Ta façon de travailler a-t-elle changé depuis tes débuts ? A quoi est-ce dû ? Qu’est-ce qui est resté constant ?
A force d’outils et de #méthodologies décevantes, je me suis recentré sur le code. Ce qui change autour de moi, c’est les talents accrus de programmation des jeunes chercheurs. Ce qui ne change pas, c’est leur mauvaise compréhension de ce qui se passe dans l’arrière-boutique, et la façon d’avoir un code efficace, en particulier avec la multiplication des coeurs. Dieu merci pour nous, j’ai envie de dire ;)
Comment diffuses-tu ou transmets-tu ton savoir-faire ? A qui (collègues, autres) ?

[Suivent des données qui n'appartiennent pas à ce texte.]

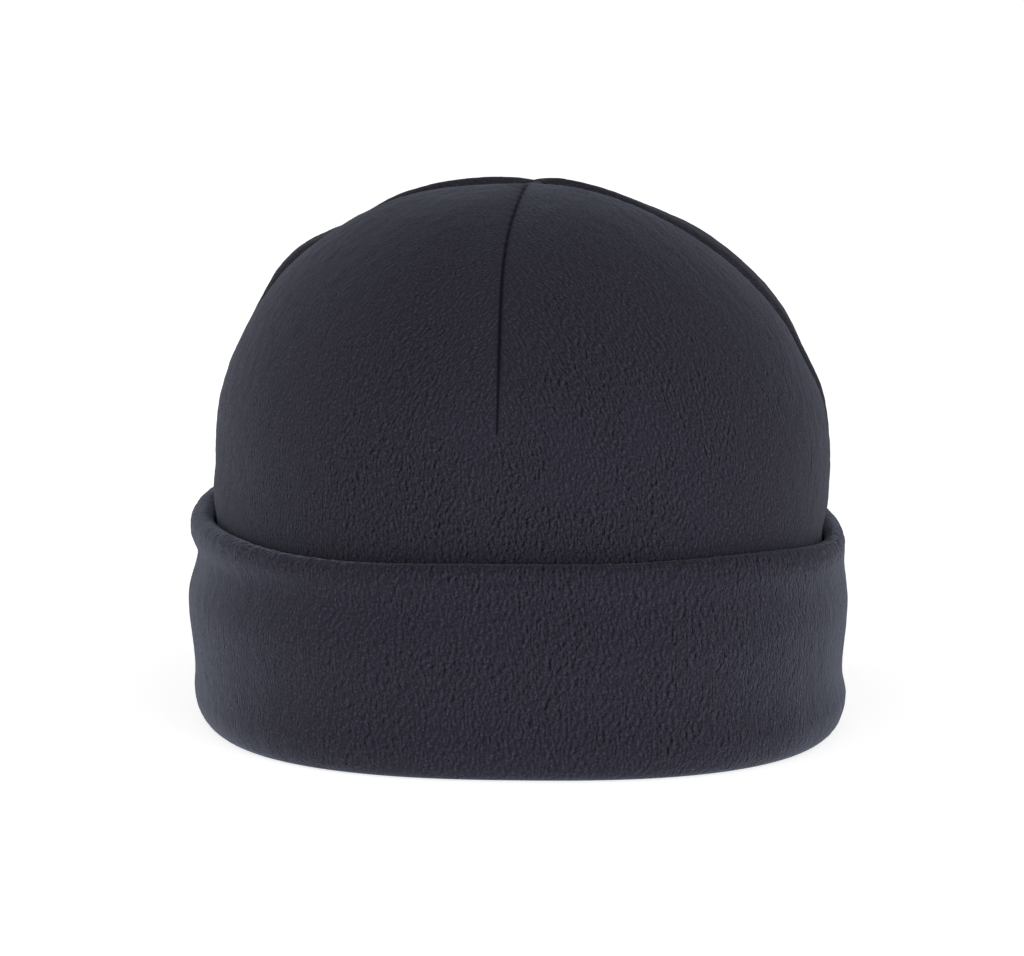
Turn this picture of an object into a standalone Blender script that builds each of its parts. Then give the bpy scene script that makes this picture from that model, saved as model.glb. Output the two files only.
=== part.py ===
"""Cuffed fleece beanie, standing by itself on its turned-up cuff.

Metres, +Z up. The origin is on the resting plane under the middle of the hat, and the front faces -Y.
An azimuth is an angle round the hat in degrees: 0 is +X, 90 is the back, -90 is the front.
"""

import math
from collections import namedtuple

import bmesh
import bpy
from mathutils import Vector

# Cloth
FLEECE = 0.0025  # one layer
LAYER_AIR = 0.0004  # loose air between the cuff's two layers
PIECE_GAP = 0.0003  # clearance where two pieces meet

# Crown
CROWN_WIDTH = 0.1785  # outside, where the wall starts to close
CROWN_DEPTH = 0.2005
SPRING_HEIGHT = 0.0745  # where the wall starts to close
DOME_RISE = 0.0812  # from there to the top
APEX_SHIFT = 0.0042  # the four gores meet this far to the right of the middle
DOME_LEAN = 0.0038  # below that, the dome leans this far to the left
SEAM_DRIFT = 8.0  # degrees that the front and back seams drift to the right near the top
WALL_POWER = 2.50  # squareness of the plan, where 2 is an ellipse
TOP_POWER = 2.10
GORE_FULLNESS = 0.0026  # how far a gore swells between its two seams
SEAM_DRAW = 0.0029  # how far the stitching draws the cloth in
SEAM_RUN_OUT = 0.026  # length over which a dart fades in from its tip
SEAM_SHALLOW = 0.2  # share of that draw where the cloth is upright
STAR_RADIUS = 0.050  # round the top, the gores' swelling fades inside this radius

# Cuff
CUFF_HEIGHT = 0.0600
CUFF_TILT = 0.0020  # its top edge is this much higher at the left and lower at the right
CUFF_SIDE_DROP = 0.0015  # and it dips by this much at both sides
CUFF_AIR = 0.0008  # least room between the crown and the turned-up band
JOIN_HEIGHT = 0.0090  # where the band is sewn to the crown's lower edge
LIP_PROUD = 0.0006  # the doubled band stands this far inside the crown's inner face
LIP_SWELL = 0.0015  # and this much further where the fold squeezes it
OUTER_FOLD_WIDTH = 0.0056  # rounding of the lower fold, outside: across
OUTER_FOLD_HEIGHT = 0.0095  # and up
INNER_FOLD = 0.0030  # and inside

# Seam allowances
ALLOWANCE_DEPTH = 0.0055  # how far the two sewn layers stand into the hollow
ALLOWANCE_WIDTH = 0.0046  # two layers, pressed by the stitching
ALLOWANCE_END = 0.0050  # distance from the top at which each one stops
ALLOWANCE_TIP = 0.35  # share of its depth that an allowance has where it starts

# Fineness of the meshes
WALL_ROWS = 8
DOME_ROWS = 15
TOP_RING = 0.0031  # radius of the last row, just short of the top
CUFF_COLUMNS = 72
CORNER_STEPS = 4
FACE_STEPS = 9

Seam = namedtuple("Seam", "name azimuth start")
Swell = namedtuple("Swell", "height left right")
Dent = namedtuple("Dent", "azimuth height breadth tallness depth")
Wave = namedtuple("Wave", "azimuth breadth rise")

# Sewn lines of the crown, about a quarter of a turn apart. start is a share of the crown's whole height.
SEAMS = (
    Seam("front_dart", -94, 0.605),
    Seam("right_dart", -8, 0.560),
    Seam("back_seam", 86, 0.000),
    Seam("left_dart", 178, 0.560),
)

# Places of the columns beside a seam, in degrees from it, as far as half way to the next seam.
HALF_GORE = 45
COLUMN_SPREAD = (0, 1.2, 2.8, 5.5, 10, 16, 23, 30, 37.5, HALF_GORE)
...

En interne, au laboratoire, c’est paradoxalement assez limité. Sous le feu de multiples demandes très variées des physiciens, chaque développeur cultive ses propres spécialités, et dispose de peu d’occasions pour travailler avec un autre collègue suffisamment longtemps pour qu’il y ait échange de #savoir-faire. Il faut sortir du laboratoire, dans le cadre de l’institut ou des #réseaux métiers, pour se donner le temps de se poser et d’échanger. J’essaie par ailleurs d’avoir une activité de #formateur. Pour le moment, je n’ai pu développer cette facette que dans le cadre de la formation permanente du CNRS, mais je ne désespère pas de mettre un jour un orteil dans un master ou une license pro, au contact d’un public plus jeune. C’est un milieu difficile à approcher, parce que sous contrôle des laboratoires de recherche en informatique.